The Campagnolo ERGO shifters can shift when under load almost effortlessly -- a good thing!

Bring a pair of goggles that will fit over your eyewear ... plus, at least one disposable-type dust mask (if you find that you use it once, you'll probably use it several times, so don't throw it away until the trip is completed!) ... bring more sun screen than you think you'll need/use ... bring a cap/hat for when you are off the bike.

A Brooks-type leather saddle (B17, regular width) will probably be more comfortable toward the end of each day since the leather dissipates the heat better than vinyl-or-leather over foam over a plastic platform can.

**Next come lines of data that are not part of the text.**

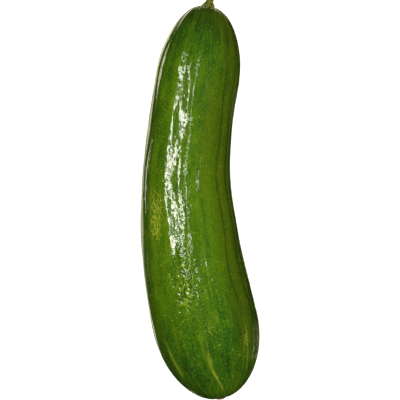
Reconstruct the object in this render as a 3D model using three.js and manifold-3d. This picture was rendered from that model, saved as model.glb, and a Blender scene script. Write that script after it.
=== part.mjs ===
// A short slicing cucumber as picked: the ripe green fruit with the cut stub of its stalk.
// It lies on its side with the bend flat on the surface, resting on a long narrow flat on its underside.
// Millimetres, +Z up. The stem end points to +Y and the hollow side of the bend faces +X.
import * as THREE from 'three';
import { mergeVertices } from 'three/addons/utils/BufferGeometryUtils.js';
import Module from 'manifold-3d';

// Fruit: places are distances from the middle of its length, positive towards the stem end
const fruitLength = 200;
const halfLength = fruitLength / 2;
const bend = [
  [100, 4.4], [70, 0.2], [40, -4.5], [10, -6.6], [-20, -4.7], [-50, 0.5], [-75, 6.1], [-100, 10.9],
];
const halfWidth = [
  [100, 20], [70, 21.8], [40, 21.7], [10, 23.1], [-20, 25.2], [-50, 26.9], [-75, 26.9], [-100, 26],
];
const axisHeight = [
  [100, 22.3], [70, 20.6], [40, 20.2], [10, 21.5], [-20, 23.7], [-50, 25.3], [-75, 26], [-100, 26.8],
];
const thicknessShare = 0.97; // height of a cross-section against its width
const stemEnd = { length: 39, fullness: 2.42 };
const blossomEnd = { length: 37.5, fullness: 2.05 };

// Low ribs along the fruit, one for each angle, in degrees round from the top towards +X
const ribAngles = [-4, 28, 54, 78, 104, 134, 164, 196, 228, 258, 287, 309, 331];
const ribRise = 0.65;
const ribSpread = 10; // degrees
const ribTwist = 2; // degrees between the middle and either end
const ribWander = { reach: 3, length: 49, over: 36 }; // all swerve together, furthest over at this place
const ribSwing = 0.25; // how far one rib's rise differs from the next, as a share
const lobeShare = 0.012; // the three seed chambers show as a faintly three-sided section
const lobeAngle = 20;

// Relief at the two tips, in from the round of the end
const stemDip = { depth: 0.7, radius: 6 };
const blossomDip = { depth: 0.5, radius: 5.5 };
const scar = { rise: 0.9, radius: 2.5, edge: 0.5 };

// Stub of the stalk: [distance out from the fruit's tip, radius], with five soft ridges
const stubProfile = [
  [4.4, 1.9], [3.2, 1.75], [2.2, 1.85], [1.2, 2.6], [0.2, 3.4], [-0.8, 3.2], [-2, 2.4], [-3.6, 2],
];
const stubRidges = 5;
const stubRidgeShare = 0.1;
const stubLean = 0.18; // sideways shift for each millimetre outwards
const stubCutSlant = 0.25;
const fitGap = 0.3; // clear space between the stub and its socket

// Fineness
const fruitRows = 64;
const fruitAround = 88;
const endCrowding = 0.7; // 0 spaces the rows as on a ball, and near 1 crowds them at the tips
const stubRows = 14;
const stubAround = 30;

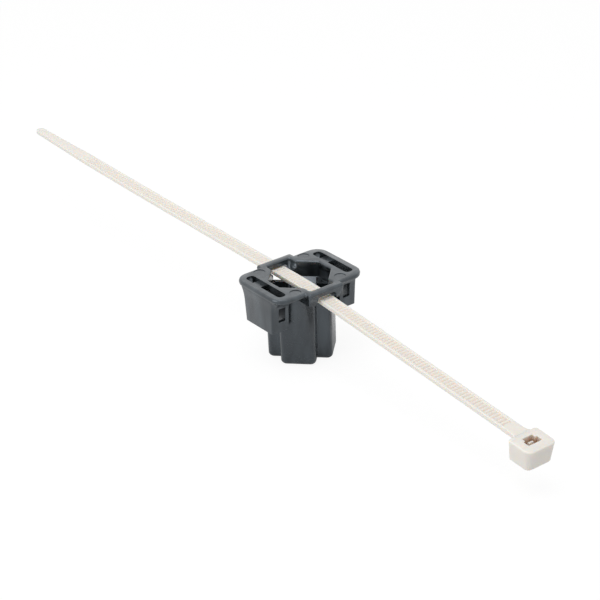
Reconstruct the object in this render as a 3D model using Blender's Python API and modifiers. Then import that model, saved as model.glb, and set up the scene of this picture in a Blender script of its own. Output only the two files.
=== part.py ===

A hardtail with a suspension seatpost would probably be slightly better because of the reduced weight ... but, what the heck ... a couple of pounds here for the sleeping bag ... a few more pounds for the suspension/etc. If you have to, you can always pause and look at the scenary OR just walk up the last few yards/meters of each switchback.
 
If you mount a front rack onto suspension forks make sure you do a fully laden shake down tour before you go as you may have major handling problems from front end wobbles (I found out the hard way).
I always tour with mountain bike type bars with bar ends and do not feel comfortable with drops. I also believe mountain bike bars are safer in an emergency giving more leverage for control.
As to aluminium versus steel, my new tourer is aluminium with a ridgid chromoly fork, mainly because it is not easy to find a production steel bike in Australia that is really suitable for offroad touring.
I personally would worry about an aluminium frame that has done a lot of work as I have had four aluminium mountain bike frames break, usually without warning.